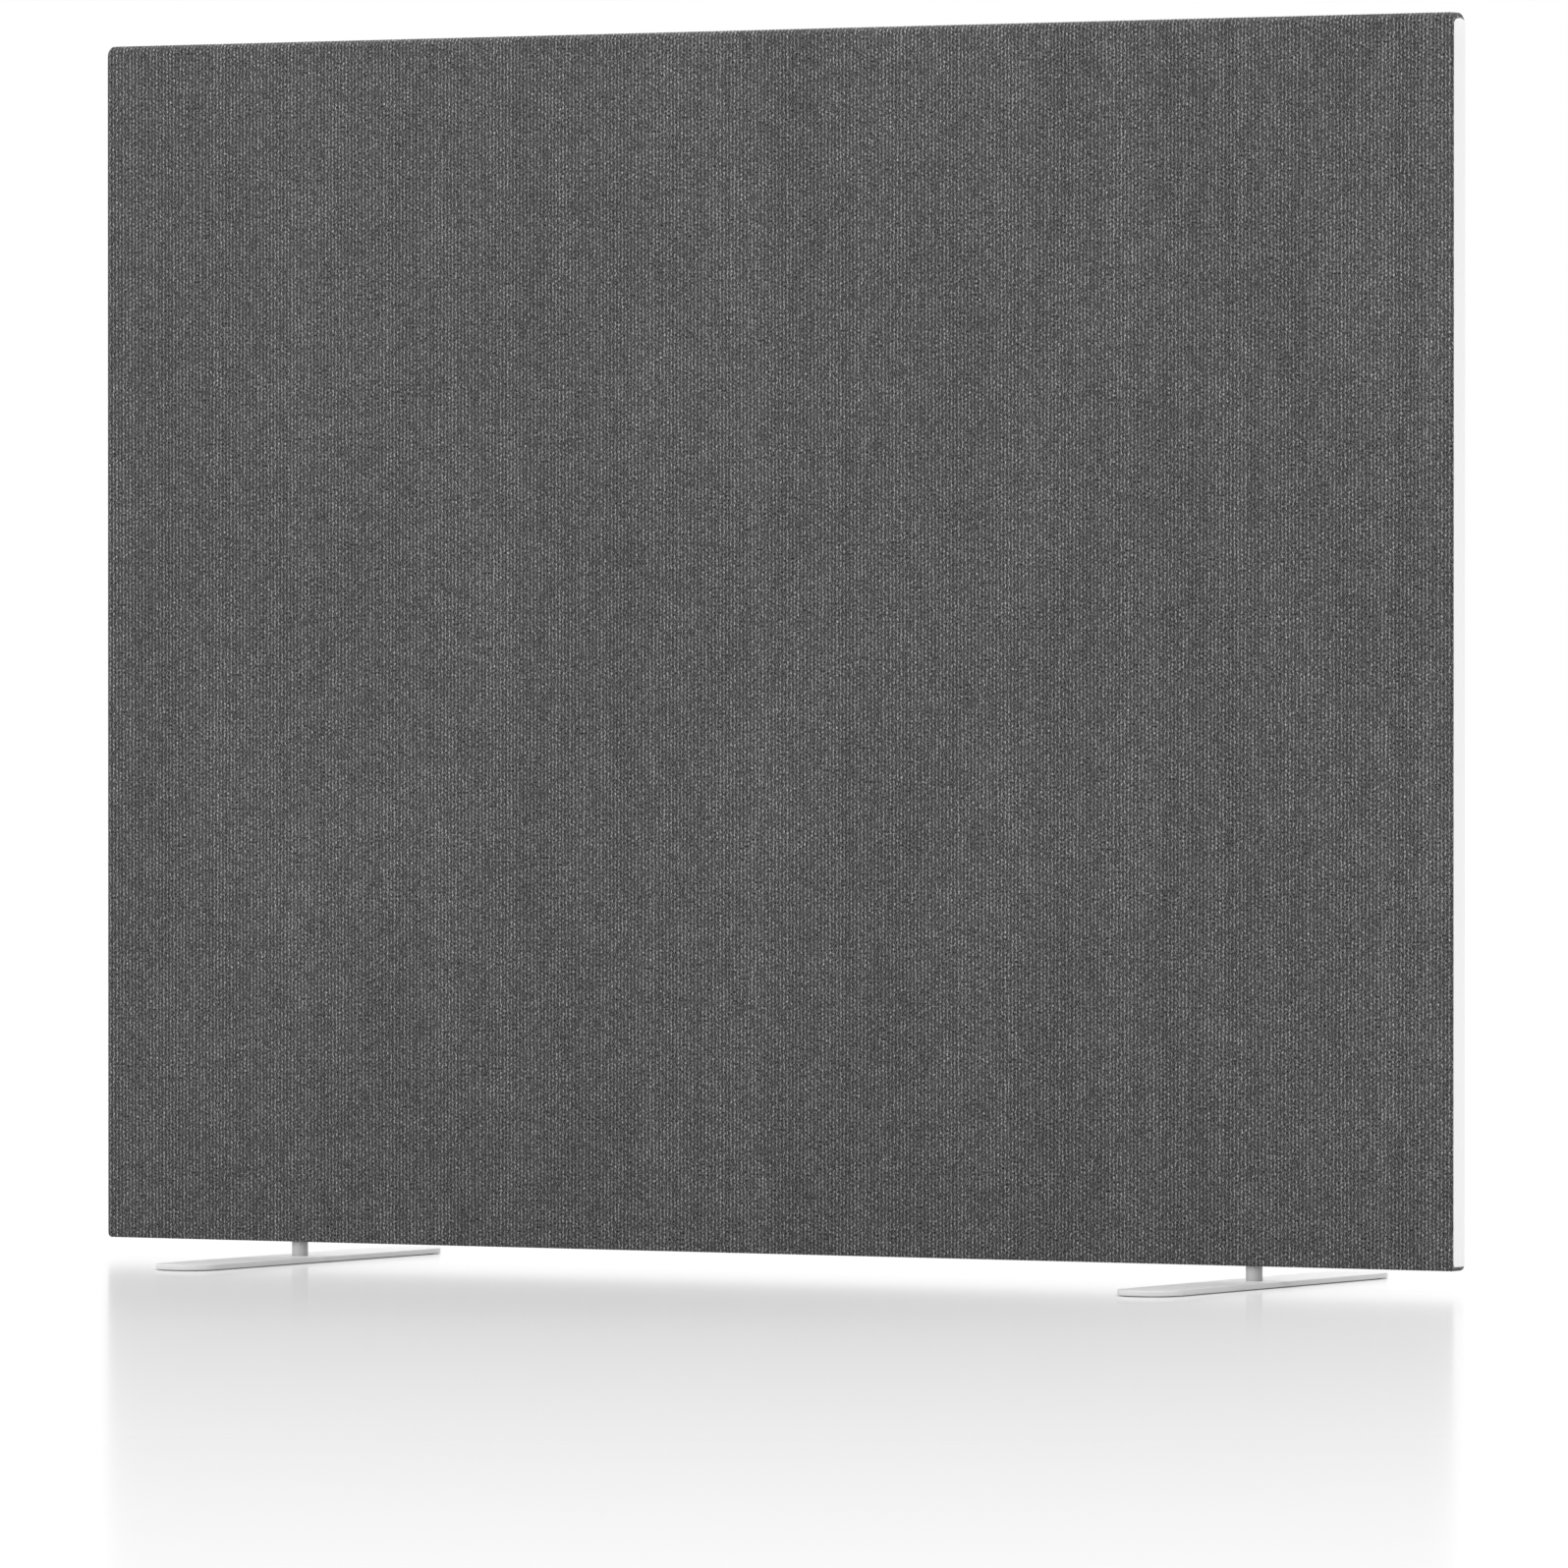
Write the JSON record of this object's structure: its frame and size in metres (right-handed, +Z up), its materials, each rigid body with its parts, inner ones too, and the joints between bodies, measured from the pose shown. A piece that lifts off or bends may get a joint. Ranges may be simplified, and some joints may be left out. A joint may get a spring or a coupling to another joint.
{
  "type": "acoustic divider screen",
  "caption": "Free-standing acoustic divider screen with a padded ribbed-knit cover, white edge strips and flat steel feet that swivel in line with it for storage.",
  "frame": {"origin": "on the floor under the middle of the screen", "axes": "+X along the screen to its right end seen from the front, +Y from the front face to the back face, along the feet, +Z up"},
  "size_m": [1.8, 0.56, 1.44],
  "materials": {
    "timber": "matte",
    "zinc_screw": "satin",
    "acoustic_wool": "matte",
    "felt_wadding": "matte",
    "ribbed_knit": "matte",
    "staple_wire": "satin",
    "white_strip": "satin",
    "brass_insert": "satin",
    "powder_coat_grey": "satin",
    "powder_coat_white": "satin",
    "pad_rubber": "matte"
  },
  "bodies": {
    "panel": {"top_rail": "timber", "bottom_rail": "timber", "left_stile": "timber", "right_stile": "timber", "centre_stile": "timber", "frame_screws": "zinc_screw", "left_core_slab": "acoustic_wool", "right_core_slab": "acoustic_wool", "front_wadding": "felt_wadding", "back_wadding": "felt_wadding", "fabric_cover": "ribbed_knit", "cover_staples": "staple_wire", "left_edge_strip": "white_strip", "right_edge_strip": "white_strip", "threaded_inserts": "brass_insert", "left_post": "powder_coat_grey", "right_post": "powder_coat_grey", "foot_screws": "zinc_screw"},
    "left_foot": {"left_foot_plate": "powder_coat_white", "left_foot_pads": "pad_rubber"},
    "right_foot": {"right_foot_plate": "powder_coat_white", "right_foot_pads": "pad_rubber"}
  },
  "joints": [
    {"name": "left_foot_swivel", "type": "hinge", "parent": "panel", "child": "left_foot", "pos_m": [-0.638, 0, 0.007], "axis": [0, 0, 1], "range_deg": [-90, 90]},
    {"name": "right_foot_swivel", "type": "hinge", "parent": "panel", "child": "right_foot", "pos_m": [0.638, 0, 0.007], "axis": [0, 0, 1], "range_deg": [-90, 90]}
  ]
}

* _Directions_
Reproduce all of the data exactly as given.

* _Worked answer_
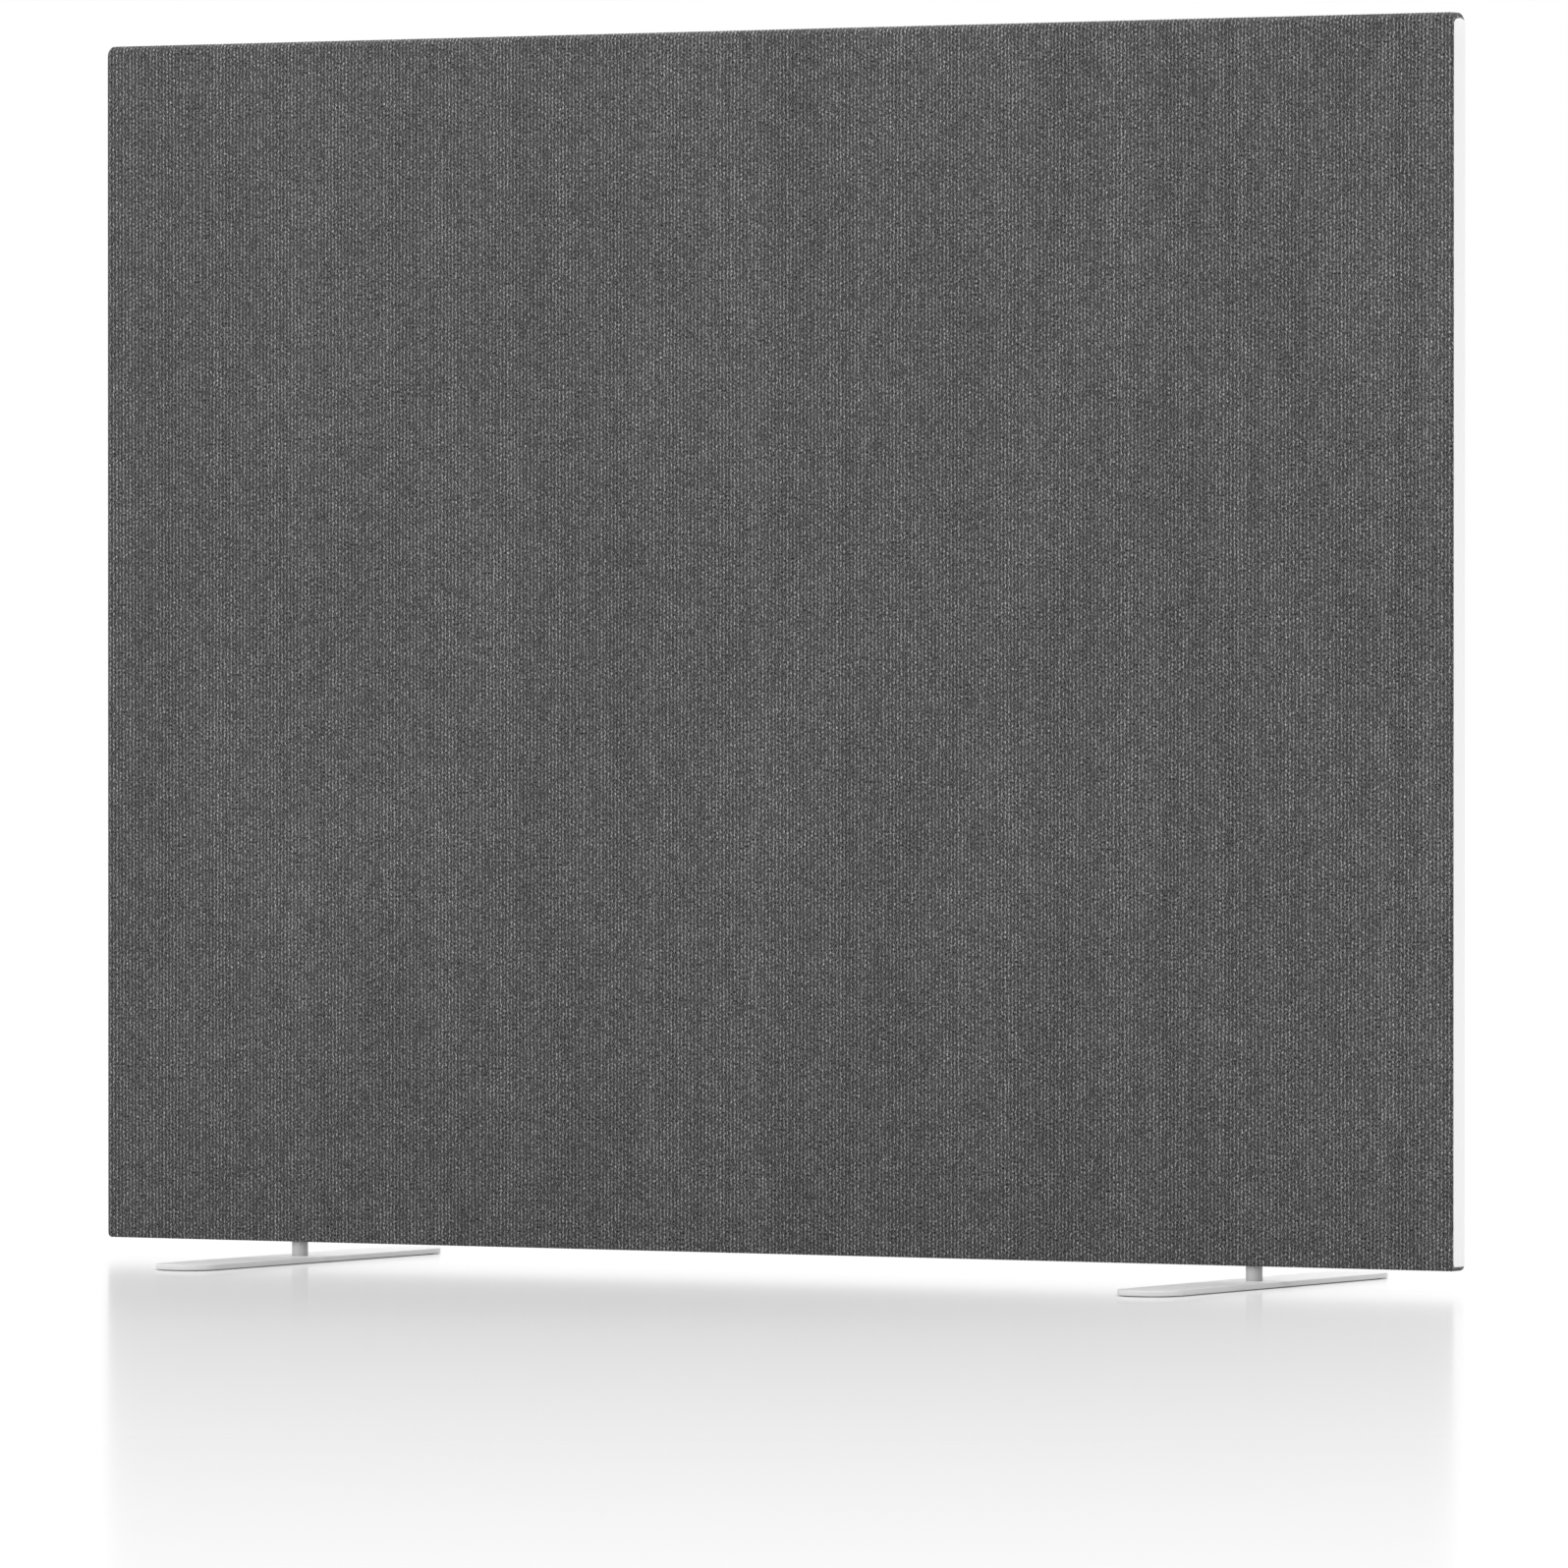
Write the JSON record of this object's structure: its frame and size in metres (right-handed, +Z up), its materials, each rigid body with its parts, inner ones too, and the joints between bodies, measured from the pose shown. A piece that lifts off or bends may get a joint. Ranges may be simplified, and some joints may be left out. A joint may get a spring or a coupling to another joint.
{
  "type": "acoustic divider screen",
  "caption": "Free-standing acoustic divider screen with a padded ribbed-knit cover, white edge strips and flat steel feet that swivel in line with it for storage.",
  "frame": {"origin": "on the floor under the middle of the screen", "axes": "+X along the screen to its right end seen from the front, +Y from the front face to the back face, along the feet, +Z up"},
  "size_m": [1.8, 0.56, 1.44],
  "materials": {
    "timber": "matte",
    "zinc_screw": "satin",
    "acoustic_wool": "matte",
    "felt_wadding": "matte",
    "ribbed_knit": "matte",
    "staple_wire": "satin",
    "white_strip": "satin",
    "brass_insert": "satin",
    "powder_coat_grey": "satin",
    "powder_coat_white": "satin",
    "pad_rubber": "matte"
  },
  "bodies": {
    "panel": {"top_rail": "timber", "bottom_rail": "timber", "left_stile": "timber", "right_stile": "timber", "centre_stile": "timber", "frame_screws": "zinc_screw", "left_core_slab": "acoustic_wool", "right_core_slab": "acoustic_wool", "front_wadding": "felt_wadding", "back_wadding": "felt_wadding", "fabric_cover": "ribbed_knit", "cover_staples": "staple_wire", "left_edge_strip": "white_strip", "right_edge_strip": "white_strip", "threaded_inserts": "brass_insert", "left_post": "powder_coat_grey", "right_post": "powder_coat_grey", "foot_screws": "zinc_screw"},
    "left_foot": {"left_foot_plate": "powder_coat_white", "left_foot_pads": "pad_rubber"},
    "right_foot": {"right_foot_plate": "powder_coat_white", "right_foot_pads": "pad_rubber"}
  },
  "joints": [
    {"name": "left_foot_swivel", "type": "hinge", "parent": "panel", "child": "left_foot", "pos_m": [-0.638, 0, 0.007], "axis": [0, 0, 1], "range_deg": [-90, 90]},
    {"name": "right_foot_swivel", "type": "hinge", "parent": "panel", "child": "right_foot", "pos_m": [0.638, 0, 0.007], "axis": [0, 0, 1], "range_deg": [-90, 90]}
  ]
}